Copy exactly the lines of the material below that run from the one containing "function addMesh(name, solid, material)" through the one containing "world = obj.matrix_world.copy()". Copy no other lines.

━━━━━ Record extracts ━━━━━

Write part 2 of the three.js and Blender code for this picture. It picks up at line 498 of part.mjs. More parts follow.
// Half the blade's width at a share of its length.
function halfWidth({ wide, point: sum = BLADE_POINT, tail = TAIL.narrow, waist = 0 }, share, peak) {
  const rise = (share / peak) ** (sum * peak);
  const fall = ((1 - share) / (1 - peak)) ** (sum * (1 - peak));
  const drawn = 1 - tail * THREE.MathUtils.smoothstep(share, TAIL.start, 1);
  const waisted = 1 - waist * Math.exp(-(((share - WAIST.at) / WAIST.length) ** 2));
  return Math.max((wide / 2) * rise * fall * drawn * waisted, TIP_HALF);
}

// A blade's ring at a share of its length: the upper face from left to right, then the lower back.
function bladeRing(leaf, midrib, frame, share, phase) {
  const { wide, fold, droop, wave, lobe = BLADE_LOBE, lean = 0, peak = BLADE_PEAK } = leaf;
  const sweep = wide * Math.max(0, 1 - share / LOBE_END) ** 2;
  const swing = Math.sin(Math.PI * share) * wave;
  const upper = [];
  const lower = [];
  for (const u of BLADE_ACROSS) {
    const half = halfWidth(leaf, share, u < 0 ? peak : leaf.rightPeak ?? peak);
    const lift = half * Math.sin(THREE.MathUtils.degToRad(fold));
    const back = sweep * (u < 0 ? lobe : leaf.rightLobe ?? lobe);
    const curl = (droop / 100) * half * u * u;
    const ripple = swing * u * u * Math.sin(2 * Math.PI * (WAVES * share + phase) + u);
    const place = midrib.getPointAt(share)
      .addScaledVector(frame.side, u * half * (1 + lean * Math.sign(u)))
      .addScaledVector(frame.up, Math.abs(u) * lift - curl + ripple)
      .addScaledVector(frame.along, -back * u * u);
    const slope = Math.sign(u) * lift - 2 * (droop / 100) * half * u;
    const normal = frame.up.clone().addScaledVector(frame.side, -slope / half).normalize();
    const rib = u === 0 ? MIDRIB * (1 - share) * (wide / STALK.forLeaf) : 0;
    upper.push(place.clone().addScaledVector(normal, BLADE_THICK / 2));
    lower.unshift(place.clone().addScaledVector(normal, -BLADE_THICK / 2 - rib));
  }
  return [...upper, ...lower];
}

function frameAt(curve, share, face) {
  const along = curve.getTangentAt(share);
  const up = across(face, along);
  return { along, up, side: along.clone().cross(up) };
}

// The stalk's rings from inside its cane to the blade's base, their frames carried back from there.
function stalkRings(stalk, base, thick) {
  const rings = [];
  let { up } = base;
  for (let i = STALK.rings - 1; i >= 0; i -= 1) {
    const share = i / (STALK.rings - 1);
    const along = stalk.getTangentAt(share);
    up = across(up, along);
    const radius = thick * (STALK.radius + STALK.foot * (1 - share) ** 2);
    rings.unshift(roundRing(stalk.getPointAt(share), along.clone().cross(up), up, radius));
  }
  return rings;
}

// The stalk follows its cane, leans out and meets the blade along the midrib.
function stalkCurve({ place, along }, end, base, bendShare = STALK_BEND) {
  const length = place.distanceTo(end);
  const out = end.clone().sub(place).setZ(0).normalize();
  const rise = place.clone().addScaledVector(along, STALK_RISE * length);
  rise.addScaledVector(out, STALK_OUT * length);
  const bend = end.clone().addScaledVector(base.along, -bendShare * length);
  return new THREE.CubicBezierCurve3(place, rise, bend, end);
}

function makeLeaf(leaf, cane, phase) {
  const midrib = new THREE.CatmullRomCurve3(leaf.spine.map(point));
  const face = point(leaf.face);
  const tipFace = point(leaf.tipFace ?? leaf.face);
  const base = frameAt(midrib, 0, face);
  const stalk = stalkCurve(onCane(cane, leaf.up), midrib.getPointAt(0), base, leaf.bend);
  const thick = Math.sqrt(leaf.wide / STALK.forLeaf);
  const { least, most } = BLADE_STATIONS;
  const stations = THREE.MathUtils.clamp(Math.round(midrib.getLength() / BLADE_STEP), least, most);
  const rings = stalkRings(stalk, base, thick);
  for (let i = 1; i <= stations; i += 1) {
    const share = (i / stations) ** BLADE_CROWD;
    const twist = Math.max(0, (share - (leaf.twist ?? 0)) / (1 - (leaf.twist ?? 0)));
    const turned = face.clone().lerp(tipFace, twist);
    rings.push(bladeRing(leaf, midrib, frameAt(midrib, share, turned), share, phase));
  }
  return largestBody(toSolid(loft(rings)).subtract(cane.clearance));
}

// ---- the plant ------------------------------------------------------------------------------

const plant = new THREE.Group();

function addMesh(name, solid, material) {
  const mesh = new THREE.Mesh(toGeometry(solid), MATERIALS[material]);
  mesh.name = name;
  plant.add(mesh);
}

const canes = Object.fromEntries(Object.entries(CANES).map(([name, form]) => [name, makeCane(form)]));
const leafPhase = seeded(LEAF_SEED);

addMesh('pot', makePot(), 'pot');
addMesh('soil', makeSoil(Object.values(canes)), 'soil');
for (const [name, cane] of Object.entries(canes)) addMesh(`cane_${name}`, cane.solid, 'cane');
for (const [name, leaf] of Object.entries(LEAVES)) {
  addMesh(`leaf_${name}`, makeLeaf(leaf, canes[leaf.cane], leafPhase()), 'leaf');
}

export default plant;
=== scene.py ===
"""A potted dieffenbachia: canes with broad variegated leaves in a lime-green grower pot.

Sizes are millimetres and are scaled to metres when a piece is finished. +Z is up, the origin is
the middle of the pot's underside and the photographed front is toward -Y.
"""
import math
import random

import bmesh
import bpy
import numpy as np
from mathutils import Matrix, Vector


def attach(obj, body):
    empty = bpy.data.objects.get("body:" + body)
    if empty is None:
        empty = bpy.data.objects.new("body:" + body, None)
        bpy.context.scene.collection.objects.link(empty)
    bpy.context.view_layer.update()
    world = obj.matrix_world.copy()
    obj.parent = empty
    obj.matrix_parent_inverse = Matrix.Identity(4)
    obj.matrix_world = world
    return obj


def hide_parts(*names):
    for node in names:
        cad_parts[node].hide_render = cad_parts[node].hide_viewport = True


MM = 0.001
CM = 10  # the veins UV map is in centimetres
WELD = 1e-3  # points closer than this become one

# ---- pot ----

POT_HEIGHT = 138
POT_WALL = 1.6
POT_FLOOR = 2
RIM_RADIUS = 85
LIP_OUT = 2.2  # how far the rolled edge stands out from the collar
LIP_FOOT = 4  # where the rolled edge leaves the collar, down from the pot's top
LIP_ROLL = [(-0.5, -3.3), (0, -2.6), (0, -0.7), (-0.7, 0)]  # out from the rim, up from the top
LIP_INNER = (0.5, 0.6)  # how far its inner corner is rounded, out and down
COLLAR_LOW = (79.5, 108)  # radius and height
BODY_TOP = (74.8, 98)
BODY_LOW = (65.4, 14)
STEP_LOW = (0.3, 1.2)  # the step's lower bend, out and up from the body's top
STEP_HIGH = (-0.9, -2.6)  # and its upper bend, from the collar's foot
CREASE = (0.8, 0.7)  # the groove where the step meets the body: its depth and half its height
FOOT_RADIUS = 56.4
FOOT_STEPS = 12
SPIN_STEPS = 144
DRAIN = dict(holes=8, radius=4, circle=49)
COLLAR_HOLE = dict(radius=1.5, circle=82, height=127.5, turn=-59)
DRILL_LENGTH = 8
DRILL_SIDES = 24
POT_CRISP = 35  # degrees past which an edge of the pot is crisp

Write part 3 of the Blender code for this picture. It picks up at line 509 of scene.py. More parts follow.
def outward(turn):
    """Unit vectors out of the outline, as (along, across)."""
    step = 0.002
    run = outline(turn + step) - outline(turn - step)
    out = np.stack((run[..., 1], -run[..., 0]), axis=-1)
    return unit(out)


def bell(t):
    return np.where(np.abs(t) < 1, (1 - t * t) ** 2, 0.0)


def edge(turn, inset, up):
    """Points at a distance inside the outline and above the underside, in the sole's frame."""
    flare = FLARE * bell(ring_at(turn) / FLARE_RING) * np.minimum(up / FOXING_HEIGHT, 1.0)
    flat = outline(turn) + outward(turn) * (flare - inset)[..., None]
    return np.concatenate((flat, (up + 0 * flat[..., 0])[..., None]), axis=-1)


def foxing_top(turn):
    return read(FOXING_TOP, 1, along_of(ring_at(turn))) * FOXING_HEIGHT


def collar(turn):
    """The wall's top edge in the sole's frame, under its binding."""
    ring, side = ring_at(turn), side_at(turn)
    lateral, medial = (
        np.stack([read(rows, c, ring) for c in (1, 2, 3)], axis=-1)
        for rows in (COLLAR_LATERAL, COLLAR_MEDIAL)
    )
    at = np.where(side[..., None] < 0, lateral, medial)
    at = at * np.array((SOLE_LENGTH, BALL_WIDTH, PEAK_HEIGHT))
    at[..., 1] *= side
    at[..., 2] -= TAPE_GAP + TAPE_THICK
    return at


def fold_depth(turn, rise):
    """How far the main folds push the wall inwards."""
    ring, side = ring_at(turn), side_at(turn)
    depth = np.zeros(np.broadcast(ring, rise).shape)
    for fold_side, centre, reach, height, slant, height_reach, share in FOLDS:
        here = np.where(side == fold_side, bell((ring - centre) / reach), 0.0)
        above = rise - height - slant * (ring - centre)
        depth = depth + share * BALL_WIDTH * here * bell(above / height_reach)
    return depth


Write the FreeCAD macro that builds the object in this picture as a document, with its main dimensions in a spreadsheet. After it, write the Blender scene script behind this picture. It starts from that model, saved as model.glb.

━━━━━

_Response_:
function addMesh(name, solid, material) {
  const mesh = new THREE.Mesh(toGeometry(solid), MATERIALS[material]);
  mesh.name = name;
  plant.add(mesh);
}

const canes = Object.fromEntries(Object.entries(CANES).map(([name, form]) => [name, makeCane(form)]));
const leafPhase = seeded(LEAF_SEED);

addMesh('pot', makePot(), 'pot');
addMesh('soil', makeSoil(Object.values(canes)), 'soil');
for (const [name, cane] of Object.entries(canes)) addMesh(`cane_${name}`, cane.solid, 'cane');
for (const [name, leaf] of Object.entries(LEAVES)) {
  addMesh(`leaf_${name}`, makeLeaf(leaf, canes[leaf.cane], leafPhase()), 'leaf');
}

export default plant;
=== scene.py ===
"""A potted dieffenbachia: canes with broad variegated leaves in a lime-green grower pot.

Sizes are millimetres and are scaled to metres when a piece is finished. +Z is up, the origin is
the middle of the pot's underside and the photographed front is toward -Y.
"""
import math
import random

import bmesh
import bpy
import numpy as np
from mathutils import Matrix, Vector


def attach(obj, body):
    empty = bpy.data.objects.get("body:" + body)
    if empty is None:
        empty = bpy.data.objects.new("body:" + body, None)
        bpy.context.scene.collection.objects.link(empty)
    bpy.context.view_layer.update()
    world = obj.matrix_world.copy()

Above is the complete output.